Over and over I remind myself and other coaches that being is greater than doing. Who we are at the foundation, our core, the personal drivers, are crucial to being successful day to day. What we do, the tactics, of course also really matter, but without a sense of why we care about the things we care about, the doing can be simple noise.

Lately, however, I remind myself that the doing must be done. No matter. We don’t coach others with words alone. If our words, the actual coaching, is to be successful they must inspire others to practice. Testing the movements, skills and actions of a sport is how performers learn what drives improvement, and winning.

Without the testing, the doing, the practice we can’t keep the experiment moving and gain ground on the skills.

Coaches need to drill like this. Create opportunities to practice coaching a situation or a skill, role play with others, to do the thing. Find a way to put this into your system.

Practice coaching practice. Practice coaching a meeting, a recruiting call, a drill. Make self-evaluation more than a yearly or quarterly thing.

Be. And Do.

Camp

Cat’s in the Cradle, Puff the Magic Dragon, One Tin Soldier…a bunch of sad songs that make me smile every time.

A couple of dozen rustic cabins, a pond, other unheated buildings with picnic tables and smelly kids. Canoeing, archery, arts and crafts…and the singing. The singing was the staple of our world. And I was an enthusiastic but terrible singer. It didn’t matter.

This was Camp. Yes, with a capital C. Camp Downer (believe it – what a name!). A few adults and a bunch of teenagers. Campfires. Swimming. Singing.

Culture is a word and concept that everyone’s talking about–in sports, teams and business. Entrepreneurs, influencers, coaches and leaders of all sorts talk about the importance of building culture.

At camp, however, we didn’t build culture, we just lived it. Morning reveille, the bells, the bunk beds, the cold water showers and late nights of counselors drinking in the woods. All of it – the shared experience – was glue that stuck groups together. Forever.

Pick your year. The summer of ____ can be recalled in detail by many of the teenagers who shared just eight weeks together.

Camp Downer was anything but a Downer and remains at the front of my mind forty years later because we had “culture”. We shared the the fears, the fires, the bed wetters, the fake weddings…and the songs. The rhythm of our behaviors, the “we know what’s supposed to happen next,” the bugle in the morning and Taps at night…day is done.

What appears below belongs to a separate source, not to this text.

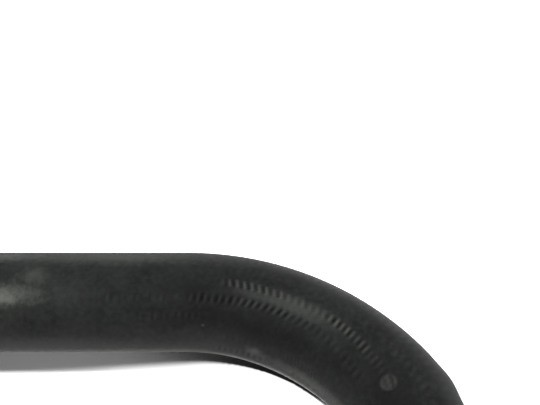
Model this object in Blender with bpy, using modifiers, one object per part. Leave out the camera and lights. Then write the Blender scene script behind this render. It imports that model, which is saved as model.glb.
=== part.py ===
"""Charge air hose: one moulded rubber hose with a compound bend, lying on its side.

Units are metres, +Z is up. The hose lies on z = 0 with its bend in the XY plane.
It enters along +X on a straight leg, turns clockwise through two bends of
different radius and ends in a second straight leg. Both ends are cut square.
"""

import math

import bmesh
import bpy
from mathutils import Matrix, Vector

# Section of the hose
boreDiameter = 0.050
wallThickness = 0.005
bendSwell = 0.0010  # how much the outer radius grows where the hose bends
swellFade = 0.040  # length of the outlet leg over which the swell dies away

# Line of the hose
inletLegLength = 0.172
firstBendRadius = 0.157
firstBendAngle = math.radians(47.5)
secondBendRadius = 0.080
secondBendAngle = math.radians(27.5)
outletLegLength = 0.092

# Crease on the outer wall, where the mandrel's two bends meet
creaseHeight = 0.0010
creaseLength = 0.0105
creasePlace = 0.0195  # past the start of the second bend
creaseHalfAngle = math.radians(70)

# Low round pad moulded on the top of the hose
padDiameter = 0.0115
padHeight = 0.0006
padEdgeRadius = 0.0002
padPlace = 0.008  # past the start of the second bend
padTurn = math.radians(13)  # from straight up, towards the inside of the bend

# Cut ends
endEdgeRadius = 0.0006

# Fineness of the mesh
sidesAround = 40
ringStep = 0.0056
legRingStep = 0.030

outerRadius = boreDiameter / 2 + wallThickness
padDepth = wallThickness / 2  # how far the pad's root reaches into the wall


def clearScene():
    for thing in list(bpy.data.objects):
        bpy.data.objects.remove(thing, do_unlink=True)


def makeCollection(name):
    collection = bpy.data.collections.new(name)
    bpy.context.scene.collection.children.link(collection)
    return collection


def rubberMaterial():
    """Matt black rubber, a little cool, as it comes out of the autoclave."""
    material = bpy.data.materials.new("black_rubber")
    material.use_nodes = True
    shader = material.node_tree.nodes["Principled BSDF"]
    shader.inputs["Base Color"].default_value = (0.022, 0.024, 0.024, 1.0)
    shader.inputs["Roughness"].default_value = 0.55
    shader.inputs["Metallic"].default_value = 0.0
    return material


def smoothStep(value):
    value = min(max(value, 0.0), 1.0)
    return value * value * (3.0 - 2.0 * value)


def bendStarts():
    """Distances along the hose at which its four stretches end."""
    firstStart = inletLegLength
    secondStart = firstStart + firstBendRadius * firstBendAngle
    outletStart = secondStart + secondBendRadius * secondBendAngle
    return firstStart, secondStart, outletStart, outletStart + outletLegLength


def pointAlong(distance):
    """Place and heading of the centreline in plan, at a distance from the inlet end."""
    firstStart, secondStart, outletStart, _ = bendStarts()
    onLeg = min(distance, firstStart)
    place = Vector((onLeg, 0.0))
    heading = 0.0
    bends = (
        (firstStart, secondStart, firstBendRadius),
        (secondStart, outletStart, secondBendRadius),
    )
    for start, end, radius in bends:
        travelled = min(max(distance - start, 0.0), end - start)
        turned = travelled / radius
        inward = Vector((math.sin(heading), math.cos(heading))) * -radius
        centre = place + inward
        heading += turned
        place = centre + Vector((math.sin(heading), math.cos(heading))) * radius
    rest = max(distance - outletStart, 0.0)
    return place + Vector((math.cos(heading), -math.sin(heading))) * rest, heading


def radiusAlong(distance):
    """Outer radius: it swells into the bends and falls back on the outlet leg."""
    firstStart, secondStart, outletStart, _ = bendStarts()
    rise = smoothStep((distance - firstStart) / (secondStart - firstStart))
    fall = smoothStep((distance - outletStart) / swellFade)
    return outerRadius + bendSwell * rise * (1.0 - fall)


def stations():
    """Distances at which the hose gets a ring: close in the bends, far apart on the legs."""
    firstStart, secondStart, outletStart, end = bendStarts()
    stretches = (
        (0.0, firstStart, legRingStep),
        (firstStart, secondStart, ringStep),
        (secondStart, outletStart, ringStep),
        (outletStart, outletStart + swellFade, ringStep),
        (outletStart + swellFade, end, legRingStep),
    )
    places = [0.0]
    for start, stop, step in stretches:
        count = max(1, math.ceil((stop - start) / step))
        for index in range(1, count + 1):
            places.append(start + (stop - start) * index / count)
    return places


def makeOuterWall(collection, places):
    """The outer surface: a polyline with a round bevel, resting on z = 0 all along."""
    line = bpy.data.curves.new("hose_line", "CURVE")
    line.dimensions = "3D"
    line.bevel_depth = outerRadius
    line.bevel_resolution = sidesAround // 2 - 2
    line.use_fill_caps = False
    spline = line.splines.new("POLY")
    spline.points.add(len(places) - 1)
    for point, distance in zip(spline.points, places):
        plan, _ = pointAlong(distance)
        radius = radiusAlong(distance)
        point.co = (plan.x, plan.y, radius, 1.0)
        point.radius = radius / outerRadius
    guide = bpy.data.objects.new("hose_line", line)
    collection.objects.link(guide)
    graph = bpy.context.evaluated_depsgraph_get()
    mesh = bpy.data.meshes.new_from_object(guide.evaluated_get(graph))
    wall = bpy.data.objects.new("hose", mesh)
    wall.matrix_world = guide.matrix_world
    collection.objects.link(wall)
    bpy.data.objects.remove(guide, do_unlink=True)
    bpy.data.curves.remove(line)
    return wall


def raiseCrease(wall):
    """Lifts the outer side of the bend into a soft crease across the hose."""
    station = bendStarts()[1] + creasePlace
    plan, heading = pointAlong(station)
    radius = radiusAlong(station)
    centre = Vector((plan.x, plan.y, radius))
    along = Vector((math.cos(heading), -math.sin(heading), 0.0))
    outward = Vector((math.sin(heading), math.cos(heading), 0.0))
    for vertex in wall.data.vertices:
        offset = vertex.co - centre
        distance = offset.dot(along)
        spoke = offset - along * distance
        if abs(distance) > creaseLength or spoke.length > 1.5 * radius:
            continue
        angle = spoke.angle(outward)
        share = 1.0 - smoothStep(abs(distance) / creaseLength)
        share *= 1.0 - smoothStep(angle / creaseHalfAngle)
        vertex.co += spoke.normalized() * creaseHeight * share


def applyModifiers(thing):
    graph = bpy.context.evaluated_depsgraph_get()
    mesh = bpy.data.meshes.new_from_object(thing.evaluated_get(graph))
    thing.modifiers.clear()
    thing.data = mesh


def addWall(wall):
    """Gives the outer surface its wall, inwards, and rounds the cut edges."""
    shell = wall.modifiers.new("wall", "SOLIDIFY")
    shell.thickness = wallThickness
    shell.offset = -1.0
    shell.use_even_offset = True
    edges = wall.modifiers.new("cut_edges", "BEVEL")
    edges.width = endEdgeRadius
    edges.segments = 2
    edges.limit_method = "ANGLE"
    edges.angle_limit = math.radians(60)
    applyModifiers(wall)


def makePad(collection):
    """The pad's cylinder, standing square on the wall with its root inside it."""
    station = bendStarts()[1] + padPlace
    plan, heading = pointAlong(station)
    radius = radiusAlong(station)
    inward = Vector((-math.sin(heading), -math.cos(heading), 0.0))
    normal = Vector((0.0, 0.0, 1.0)) * math.cos(padTurn) + inward * math.sin(padTurn)
    centre = Vector((plan.x, plan.y, radius))
    middle = centre + normal * (radius + (padHeight - padDepth) / 2)
    turn = normal.to_track_quat("Z", "Y").to_matrix().to_4x4()
    form = bmesh.new()
    bmesh.ops.create_cone(
        form,
        cap_ends=True,
        segments=20,
        radius1=padDiameter / 2,
        radius2=padDiameter / 2,
        depth=padHeight + padDepth,
        matrix=Matrix.Translation(middle) @ turn,
    )
    rim = [edge for edge in form.edges if all((v.co - middle).dot(normal) > 0 for v in edge.verts)]
    bmesh.ops.bevel(form, geom=rim, offset=padEdgeRadius, segments=1, affect="EDGES")
    mesh = bpy.data.meshes.new("pad_form")
    form.to_mesh(mesh)
    form.free()
    pad = bpy.data.objects.new("pad_form", mesh)
    pad.hide_render = True
    pad.display_type = "WIRE"
    collection.objects.link(pad)
    return pad


def joinPad(wall, pad):
    union = wall.modifiers.new("pad", "BOOLEAN")
    union.operation = "UNION"
    union.solver = "EXACT"
    union.object = pad
    applyModifiers(wall)
    bpy.data.objects.remove(pad, do_unlink=True)


def centreOverOrigin(thing):
    """Puts the middle of the footprint at the origin, with the hose resting on z = 0."""
    corners = [vertex.co for vertex in thing.data.vertices]
    lows = [min(corner[axis] for corner in corners) for axis in range(3)]
    highs = [max(corner[axis] for corner in corners) for axis in range(3)]
    middle = Vector(((lows[0] + highs[0]) / 2, (lows[1] + highs[1]) / 2, lows[2]))
    thing.data.transform(Matrix.Translation(-middle))


def makeHose():
    collection = makeCollection("charge_air_hose")
    formers = makeCollection("formers")
    hose = makeOuterWall(collection, stations())
    raiseCrease(hose)
    addWall(hose)
    joinPad(hose, makePad(formers))
    centreOverOrigin(hose)
    hose.data.materials.clear()
    hose.data.materials.append(rubberMaterial())
    hose.data.shade_smooth()
    hose.data.set_sharp_from_angle(angle=math.radians(40))
    return hose


clearScene()
makeHose()
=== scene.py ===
import math

import bmesh
import bpy
import numpy as np
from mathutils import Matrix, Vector


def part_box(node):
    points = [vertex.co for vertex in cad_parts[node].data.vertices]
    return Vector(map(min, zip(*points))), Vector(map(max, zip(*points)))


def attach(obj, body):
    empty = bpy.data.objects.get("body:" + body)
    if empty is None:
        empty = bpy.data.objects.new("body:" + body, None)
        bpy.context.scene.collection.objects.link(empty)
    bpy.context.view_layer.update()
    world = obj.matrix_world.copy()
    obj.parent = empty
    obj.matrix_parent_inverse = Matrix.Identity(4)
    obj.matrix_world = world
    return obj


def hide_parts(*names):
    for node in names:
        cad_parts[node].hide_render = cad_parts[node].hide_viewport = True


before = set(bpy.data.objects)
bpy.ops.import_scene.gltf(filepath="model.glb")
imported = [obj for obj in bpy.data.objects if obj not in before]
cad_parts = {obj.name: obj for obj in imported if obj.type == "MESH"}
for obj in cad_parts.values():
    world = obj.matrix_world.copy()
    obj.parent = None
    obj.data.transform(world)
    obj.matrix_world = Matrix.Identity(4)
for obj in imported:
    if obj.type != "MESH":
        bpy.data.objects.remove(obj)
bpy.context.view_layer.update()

print("frame loaded, nodes:", sorted(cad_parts))


# The hose's line and section

hoseLine = {
    "inletLegLength": 0.172,
    "firstBendRadius": 0.157,
    "firstBendAngle": math.radians(47.5),
    "secondBendRadius": 0.080,
    "secondBendAngle": math.radians(27.5),
    "outletLegLength": 0.092,
}
hoseSection = {
    "outerRadius": 0.030,
    "boreRadius": 0.025,
    "bendSwell": 0.0010,  # the wall stands this much further out in the bends
    "swellFade": 0.040,  # and comes back over this much of the outlet leg
    "cutEdgeRadius": 0.0006,
    "around": 128,  # sides
    "skinStep": 0.00075,  # between the rings of the skin
    "boreStep": 0.0060,
}
crease = {
    "height": 0.0010,
    "halfLength": 0.0105,
    "pastSecondBend": 0.0195,
    "halfAngle": math.radians(70),
}
pad = {
    "radius": 0.00575,
    "height": 0.0006,
    "edge": 0.0009,  # width of its sloping rim
    "pastSecondBend": 0.008,
    "aroundFromTop": math.radians(13),  # towards the inside of the bend
    "ribPitch": 0.0040,
    "ribHeight": 0.00018,
    "ribWaver": 0.0005,
    "waverAlong": 1700,  # radians a metre
    "waverAround": 1300,
    "ribLean": math.radians(-69),
    "ribFade": (-0.0010, 0.0045),  # around the hose, from the pad's middle: the ribs run into one there
    "wornRibs": 0.85,  # and keep this share of their height
}
knit = {
    "pitch": 0.0044,  # from one stitch to the next, along the hose
    # Distance into the bends, angle at which row 0 runs there, and from row to row, in degrees
    "path": (
        (0.030, 88.0, 20.5),
        (0.090, 88.5, 20.5),
        (0.105, 91.0, 22.0),
        (0.132, 100.0, 25.0),
    ),
    # Row 1 is pinched towards row 0: distance and reach along, angle, reach and shift around
    "pinch": (0.060, 0.030, 108.0, 14.0, 3.5),
    "topHeight": 0.00032,  # of the clearest stitches
    "gapDepth": 0.00080,  # of the hollows between them
    "flatShare": 0.10,  # half the width of a row over which a stitch keeps its height, in rows
    "endShare": 0.32,  # and where it has died away
    "legStrength": 0.02,  # of the imprint on the straight legs
    "bendStrength": 0.06,  # and in the bends
    "bendFade": 0.050,  # from one to the other
    "outletFade": 0.030,
    "stretchFade": 0.010,  # at both ends of a stretch below
    "endFade": 0.006,  # it is gone at the cut ends
    "belowGap": 6,  # degrees to either side of the underside's middle that have none
    "belowFade": 12,
    "seed": 7,
    "uneven": 0.30,  # how much weaker some stitches are than others
    "scatter": (12.9, 78.2, 43758.5),  # by stitch, by row, and how widely: any large sizes do
    "patchiness": 0.2,
    "patches": (410, 173, 2.1),  # radians a metre of two waves along the hose, and a row of the first
    "shift": {0: 0.66, 1: 0.63},  # where a row's stitches start, in stitches; drawn for the other rows
    "tighter": {0: (0.093, 43), 3: (0.070, 130)},  # row: from there on, this many more stitches a metre
    # Where it shows more: row, from and to (into the bends), strength of tops and of gaps, and
    # lean in stitches a row
    "stretches": (
        (0, 0.025, 0.061, 0.75, 1.00, -0.9),
        (0, 0.061, 0.086, 0.35, 0.40, -0.4),
        (0, 0.086, 0.106, 1.00, 1.00, 0.1),
        (0, 0.106, 0.118, 0.75, 1.00, 0.2),
        (0, 0.118, 0.133, 0.25, 0.50, 0.2),
        (1, -0.048, 0.006, 0.10, 0.25, 0.3),
        (1, 0.006, 0.034, 0.25, 1.00, 0.3),
        (1, 0.034, 0.068, 0.45, 1.00, 1.0),
        (1, 0.068, 0.082, 0.30, 0.60, 1.0),
        (1, 0.082, 0.125, 0.12, 0.45, 0.3),
        (2, -0.024, 0.012, 0.22, 0.30, 0.3),
        (3, 0.074, 0.125, 0.16, 0.25, -1.6),
        (4, 0.024, 0.062, 0.22, 0.35, 0.3),
        (4, 0.080, 0.125, 0.18, 0.25, 0.8),
        (-1, 0.085, 0.120, 0.06, 0.12, -0.8),
        (-1, 0.120, 0.155, 0.15, 0.25, -0.8),
        (-2, 0.030, 0.150, 0.12, 0.20, 0.0),
    ),
}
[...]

Now you know.

We were a team. And because we were a team then, we remain a team now, through grainy pictures and comments on Facebook. The shared experience remains etched. That, and the songs.

We’ll get together then…

Leading With A Vision Just Got Tougher

Leadership done best is an ability to present a picture of a future that’s successful, exciting and compelling. When people not only trust a leader as a person but are inspired by their vision, things are more fun and the process moves along.

When “the future” seems so precarious this becomes even more challenging.

Many “leaders” can’t find their way to paint a picture of a future that’s compelling, or are even able to consider what might happen. This is when the real leaders become fewer in number and even more important.

Finding our way toward leading ourselves in this way is, as always, a great first step.

When you know what your now looks like and why, it’s way easier to know what to do.

Step
By
Step

Open Source Coaching

Share. Try things, make plans, try things, make notes, try things, write lists…and share.

None of us own coaching technique.  Even the most novel strategies come from seeds of something that’s comes before.

It’s so exciting to share coaching ideas, sketches, failures and successes through stories and game plans executed or trashed.  The idea of “talking coaching” is the way to the future for all of us.

Let’s not just hash through the hows and even the whys of our experiences, but share the this-is-how-i-got-there details.  You have lots to give and there are lots of coaches out there who can learn from your experiences.

Everything Is ‘All In Your Head’

I got stuck in traffic and that made me mad.

That player isn’t working hard and that’s why I’m being a jerk to everyone else.

The sunrise made me happy.

Nope. It’s your brain at work, doing so many magical things on the inside.

There’s no “making” you feel anything.

Simply by recognizing that how you feel is not the other guys’ issue and owning the ability to not feel that way (no one is saying it’s easy) is powerful.

Working to recognize when you feel badly, or guilty, or stressed or any other sort of upset and embracing those feelings rather than pushing them away may help bring them down a couple of notches.

Presents At Thanksgiving

Lots of people are talking about presence and being fully in the place where you actually are.

I once heard Ellen Degeneres comment something like, “If your body is doing something, your brain ought to be in on it.”

I call it being where your feet are.

And, it’s becoming harder to do, to truly focus on one thing at a time, so the old standby intentionality comes into play as the main event.

Intent to be attentive can be a struggle for me, but I’m thankful for the continued chances to improve at it.

Lifesaver

The idea that something “saved your life”…

Is living simply not being dead? Really, I’m asking.

If someone or something–a drug or a good samaritan–came upon you just in the nick of time to keep you from death, you’re life has been saved.

But what then?

“Living well” means a variety of things to various people and societies. I think we all should think more intentionally about what good living is for us and set out to achieve those things.

Just showing up each day is too easy and holds opportunity costs. We, I, can do more.